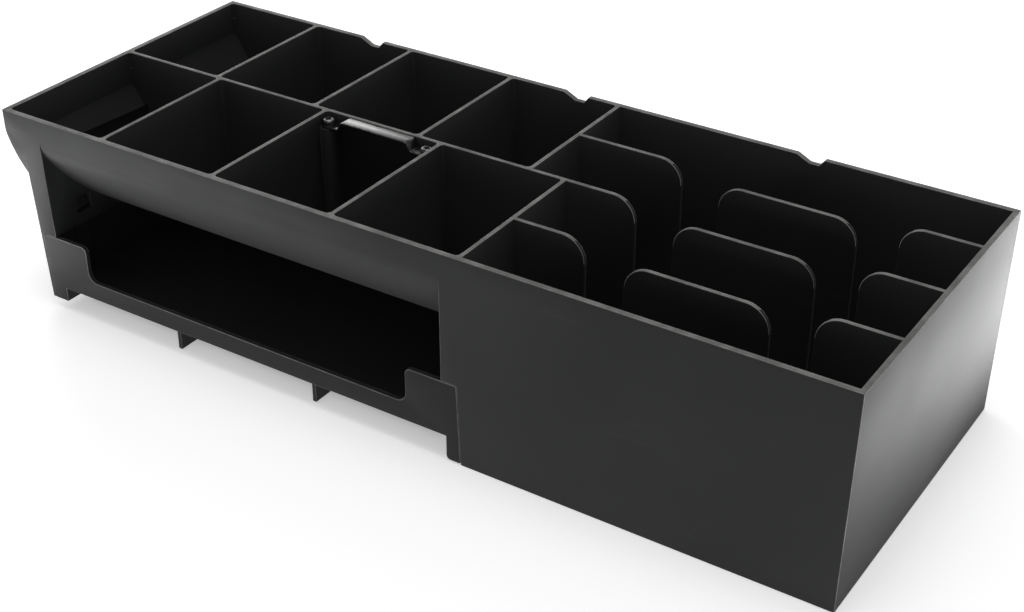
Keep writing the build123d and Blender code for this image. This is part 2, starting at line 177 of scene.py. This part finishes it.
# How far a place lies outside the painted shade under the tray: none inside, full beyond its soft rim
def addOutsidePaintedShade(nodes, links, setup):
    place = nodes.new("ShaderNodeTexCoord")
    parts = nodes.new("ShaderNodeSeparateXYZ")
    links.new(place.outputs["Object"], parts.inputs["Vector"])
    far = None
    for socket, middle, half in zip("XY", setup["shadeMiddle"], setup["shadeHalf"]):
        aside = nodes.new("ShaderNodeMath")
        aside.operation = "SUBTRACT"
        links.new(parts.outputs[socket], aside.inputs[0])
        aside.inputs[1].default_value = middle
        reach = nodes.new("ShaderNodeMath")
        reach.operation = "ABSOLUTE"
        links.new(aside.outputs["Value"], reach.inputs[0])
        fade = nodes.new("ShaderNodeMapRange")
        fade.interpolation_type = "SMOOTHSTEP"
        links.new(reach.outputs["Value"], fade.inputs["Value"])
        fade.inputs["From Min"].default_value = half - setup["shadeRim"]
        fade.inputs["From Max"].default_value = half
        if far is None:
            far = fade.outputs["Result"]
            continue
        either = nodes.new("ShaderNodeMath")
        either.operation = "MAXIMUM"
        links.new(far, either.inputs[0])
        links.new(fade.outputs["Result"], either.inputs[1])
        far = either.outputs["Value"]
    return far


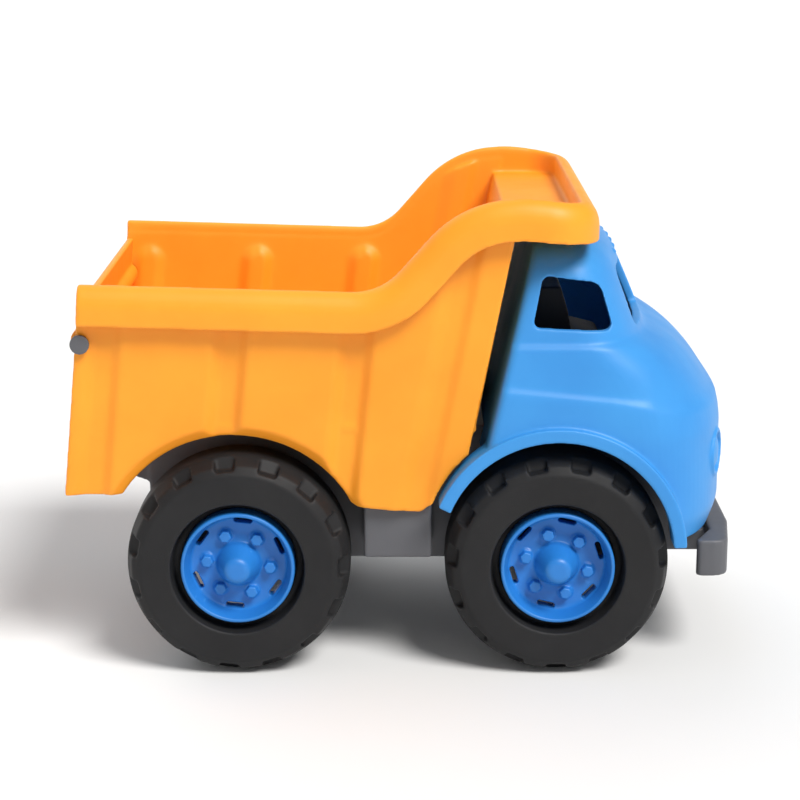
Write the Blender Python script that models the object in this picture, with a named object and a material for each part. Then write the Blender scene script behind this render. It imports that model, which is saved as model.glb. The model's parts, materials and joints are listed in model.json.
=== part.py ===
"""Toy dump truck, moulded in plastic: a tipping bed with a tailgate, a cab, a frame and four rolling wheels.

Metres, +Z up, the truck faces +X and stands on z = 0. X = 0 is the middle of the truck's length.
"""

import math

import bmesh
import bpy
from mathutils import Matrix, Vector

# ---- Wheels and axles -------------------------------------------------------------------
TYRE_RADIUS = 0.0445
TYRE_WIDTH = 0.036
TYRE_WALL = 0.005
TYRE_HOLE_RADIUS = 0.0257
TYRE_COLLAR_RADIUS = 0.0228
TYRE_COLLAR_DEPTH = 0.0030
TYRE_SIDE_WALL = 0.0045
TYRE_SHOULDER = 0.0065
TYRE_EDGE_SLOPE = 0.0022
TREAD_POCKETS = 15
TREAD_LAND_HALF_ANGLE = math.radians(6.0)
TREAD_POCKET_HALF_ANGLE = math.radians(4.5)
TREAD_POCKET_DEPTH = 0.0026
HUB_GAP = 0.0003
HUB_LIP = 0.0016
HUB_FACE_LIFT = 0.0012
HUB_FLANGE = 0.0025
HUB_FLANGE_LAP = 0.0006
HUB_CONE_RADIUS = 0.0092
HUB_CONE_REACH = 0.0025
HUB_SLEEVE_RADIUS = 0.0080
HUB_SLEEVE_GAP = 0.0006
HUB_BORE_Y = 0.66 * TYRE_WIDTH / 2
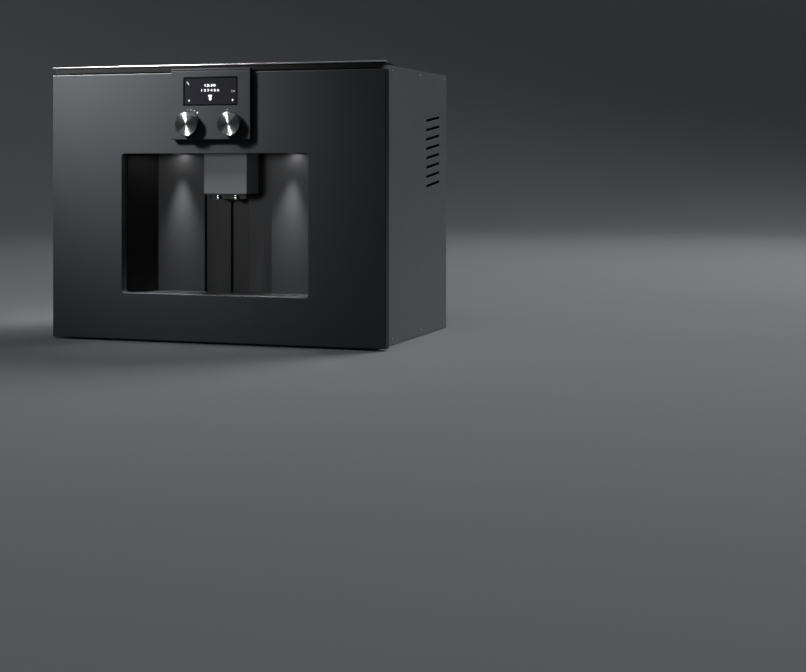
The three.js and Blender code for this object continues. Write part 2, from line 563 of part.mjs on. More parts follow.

> WHAT YOU NEED TO DO
Extract the full listing above without alteration.

> FINISHED EXERCISE
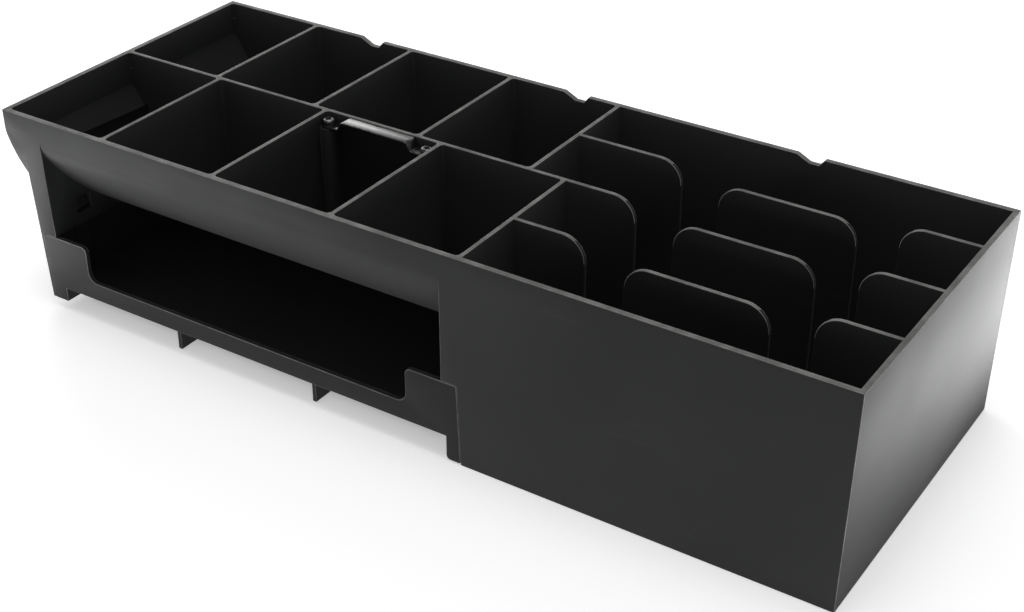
Keep writing the build123d and Blender code for this image. This is part 2, starting at line 177 of scene.py. This part finishes it.
# How far a place lies outside the painted shade under the tray: none inside, full beyond its soft rim
def addOutsidePaintedShade(nodes, links, setup):
    place = nodes.new("ShaderNodeTexCoord")
    parts = nodes.new("ShaderNodeSeparateXYZ")
    links.new(place.outputs["Object"], parts.inputs["Vector"])
    far = None
    for socket, middle, half in zip("XY", setup["shadeMiddle"], setup["shadeHalf"]):
        aside = nodes.new("ShaderNodeMath")
        aside.operation = "SUBTRACT"
        links.new(parts.outputs[socket], aside.inputs[0])
        aside.inputs[1].default_value = middle
        reach = nodes.new("ShaderNodeMath")
        reach.operation = "ABSOLUTE"
        links.new(aside.outputs["Value"], reach.inputs[0])
        fade = nodes.new("ShaderNodeMapRange")
        fade.interpolation_type = "SMOOTHSTEP"
        links.new(reach.outputs["Value"], fade.inputs["Value"])
        fade.inputs["From Min"].default_value = half - setup["shadeRim"]
        fade.inputs["From Max"].default_value = half
        if far is None:
            far = fade.outputs["Result"]
            continue
        either = nodes.new("ShaderNodeMath")
        either.operation = "MAXIMUM"
        links.new(far, either.inputs[0])
        links.new(fade.outputs["Result"], either.inputs[1])
        far = either.outputs["Value"]
    return far


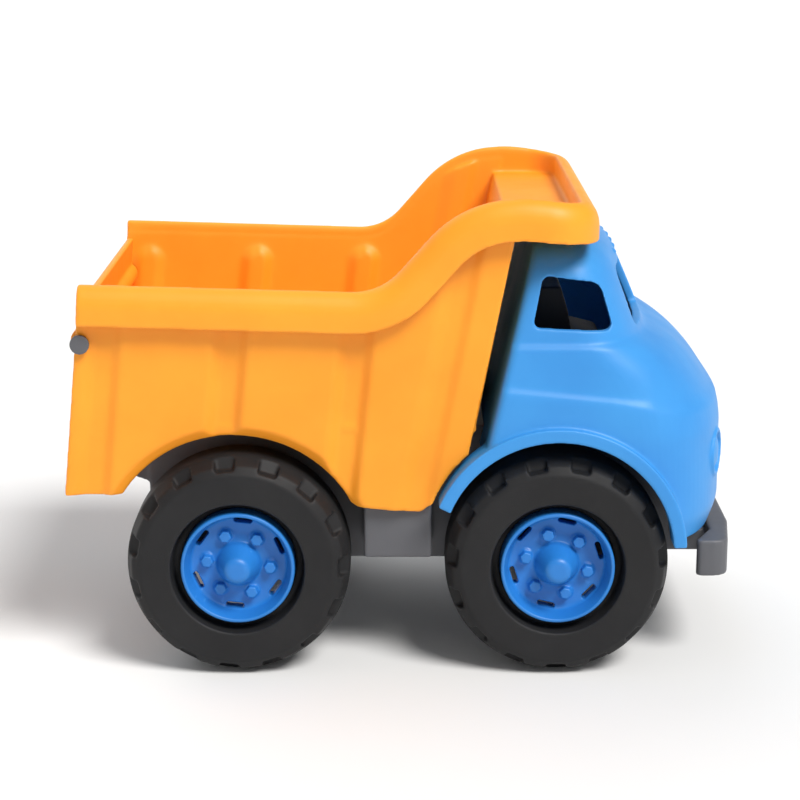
Write the Blender Python script that models the object in this picture, with a named object and a material for each part. Then write the Blender scene script behind this render. It imports that model, which is saved as model.glb. The model's parts, materials and joints are listed in model.json.
=== part.py ===
"""Toy dump truck, moulded in plastic: a tipping bed with a tailgate, a cab, a frame and four rolling wheels.

Metres, +Z up, the truck faces +X and stands on z = 0. X = 0 is the middle of the truck's length.
"""

import math

import bmesh
import bpy
from mathutils import Matrix, Vector

# ---- Wheels and axles -------------------------------------------------------------------
TYRE_RADIUS = 0.0445
TYRE_WIDTH = 0.036
TYRE_WALL = 0.005
TYRE_HOLE_RADIUS = 0.0257
TYRE_COLLAR_RADIUS = 0.0228
TYRE_COLLAR_DEPTH = 0.0030
TYRE_SIDE_WALL = 0.0045
TYRE_SHOULDER = 0.0065
TYRE_EDGE_SLOPE = 0.0022
TREAD_POCKETS = 15
TREAD_LAND_HALF_ANGLE = math.radians(6.0)
TREAD_POCKET_HALF_ANGLE = math.radians(4.5)
TREAD_POCKET_DEPTH = 0.0026
HUB_GAP = 0.0003
HUB_LIP = 0.0016
HUB_FACE_LIFT = 0.0012
HUB_FLANGE = 0.0025
HUB_FLANGE_LAP = 0.0006
HUB_CONE_RADIUS = 0.0092
HUB_CONE_REACH = 0.0025
HUB_SLEEVE_RADIUS = 0.0080
HUB_SLEEVE_GAP = 0.0006
HUB_BORE_Y = 0.66 * TYRE_WIDTH / 2
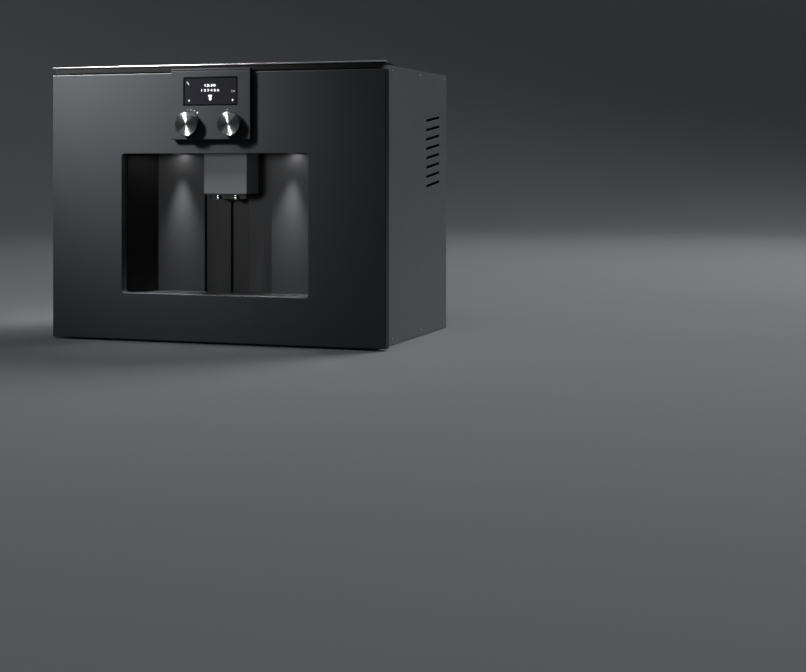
The three.js and Blender code for this object continues. Write part 2, from line 563 of part.mjs on. More parts follow.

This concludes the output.